Day One saw me, medieval-style slashing weapon in hands, pruning saw in belt holster and secateurs (sécateurs) in pocket, clearing space in the woods where the guest yurts will be. If you find yourself doing this, I recommend cutting the small trees as close to the ground as you can – to save cutting them again when you discover the tripping hazards you’ve just created.

After a few minutes, I was interrupted by the thundering of hooves.

Hunters, I thought, already wary about being shot at (not wearing orange, on unfenced land, unprotected by “Hunters will not be invited to dinner” signs).

The noise got closer. The ground shook. Then several adult deer, including a stag with serious antlers, burst out of the woods about a hundred yards (metres) away, charged across the field, and disappeared into the woods on the other side.

Our field, I thought. Our woods, I thought. It was a perfect moment.

And one that definitely beats staring at a computer screen (he says, staring at a computer screen).

Now we have become more organised, me and Clare take turns to spend half a day working on the land, and half a day looking after boy (I don’t know which is harder).

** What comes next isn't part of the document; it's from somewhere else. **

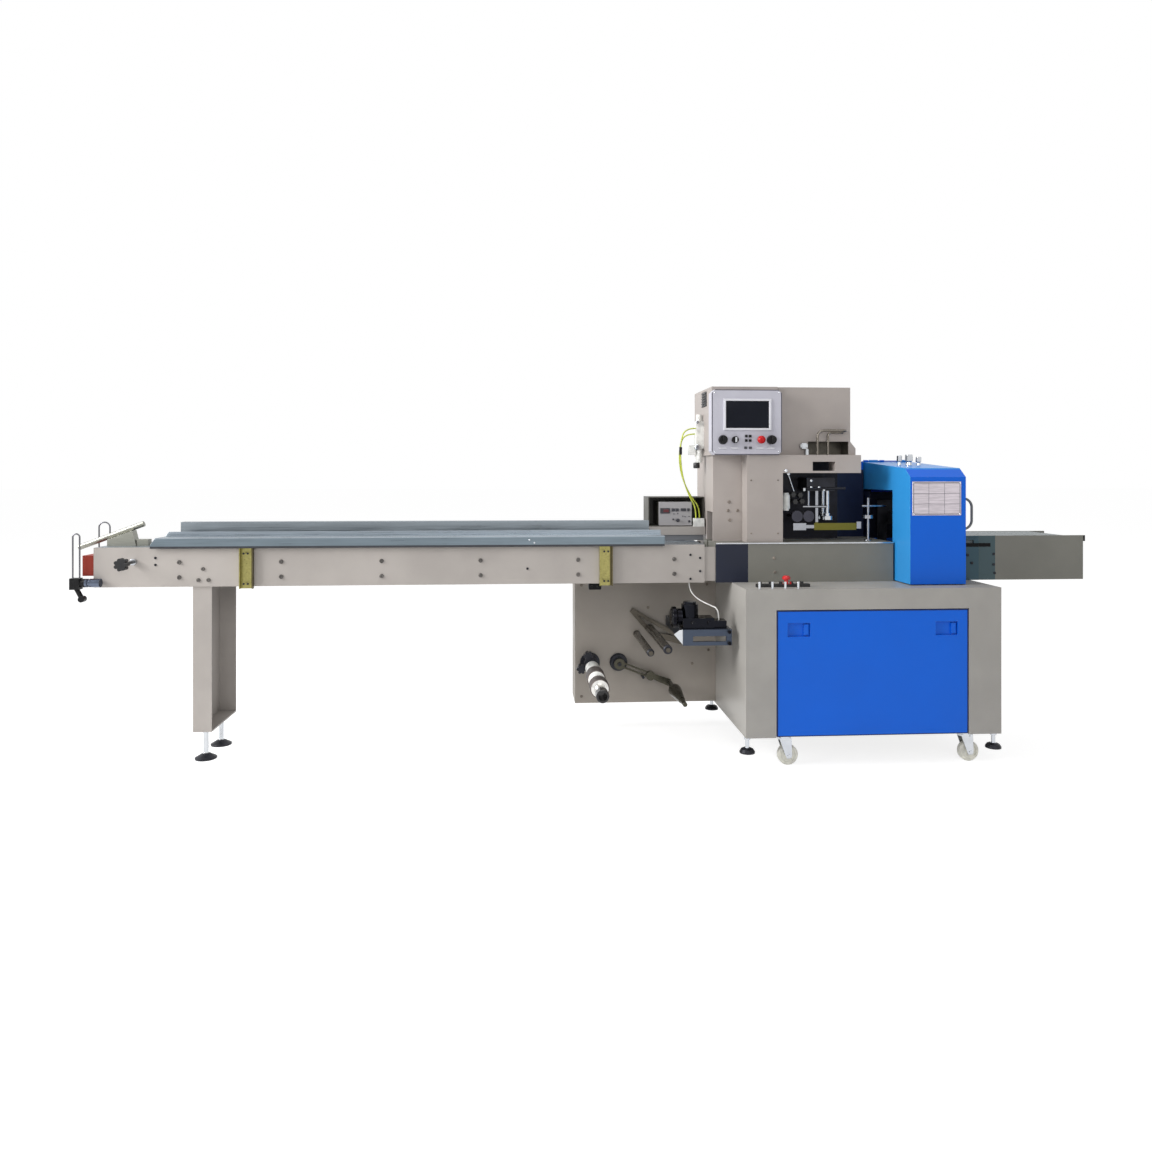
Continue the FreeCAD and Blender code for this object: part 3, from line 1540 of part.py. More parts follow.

Leaving the rest of the time for chores, although many evenings have been spent indulging in Season 3 of Greys Anatomy, recently bought from UK ebay.

Wednesday afternoon (which, if you’ve been paying attention, you’ll know is no-school day) and Clare has taken the daughter to her riding lesson (more on this later, with pictures), a load of nappies is being treated in our washing machine (all our stuff arrived from England recently – more on this later), and I’m about to spend some time staring at a computer screen.



But there are two reasons why this is better than the copywriting I was doing before:

1) It’s about some kind of climate-control device, translating from the French into English for an Indonesian audience. (I know.)


2) I’ve already been paid. (A whole bottle of wine.)

It wasn’t so hard.

All we had to do was go into the Tourist Information Office in Bergerac, get directions for the Préfecture and pick up a form.

Which had to be completed and submitted along with another form from the Hôtel des Impôts, on the other side of town. (“Impôt” is French for “tax”. I love the idea of a hotel for taxes. Gives you the impression you can check in to pay any time you like.)

And a valid Contrôle Technique (if you’re British, the French equivalent of an MOT).

Which necessitated a rendez-vous (meeting) with our local Renault garage, a good 300 metres (yards) from our house.

Where our car got a “CT” sticker on its windscreen, and an invitation to return in two years for another one. (I have no idea how much this cost, as the garage seems unwilling to give us a bill.)

Which meant I could go back to the Préfecture and hand over the completed form I got from them. And the one from the Tax Hotel. And the CT. And my passport. My proof of address (this is called a “Justificative de Domicile” – with a soft “J” – took me about a week to say it – you try). And the British Registration papers. And the car’s first registration paper, which was from the Charente, just North of the Dordogne.

All of which was carefully photocopied and handed back to me, along with my Carte Grise (French registration) tantalisingly partially filled out.

Then I waited.

Until someone called me over to say that the Préfecture in Charente had no idea the car had been taken out of the region, let alone the country.

I should return when this was sorted out.

Which I did. And, after handing over the same documents for further photocopying, walked away with a completed Carte Grise – and the impression it takes 48 hours to make a number plate.

Fortunately, as I picked up the daughter from school and mentioned my success, another English parent said I had to have the number plate made within 48 hours. Or face a fine.

Needful to say, I went to a garage near our house and had the plates made. Which took about 48 seconds.

I’m glad I went.

Turns out the woman that works there is our neighbour from where we’re going to live. What seems more bizarre is that she didn’t know Dominique – the previous owner.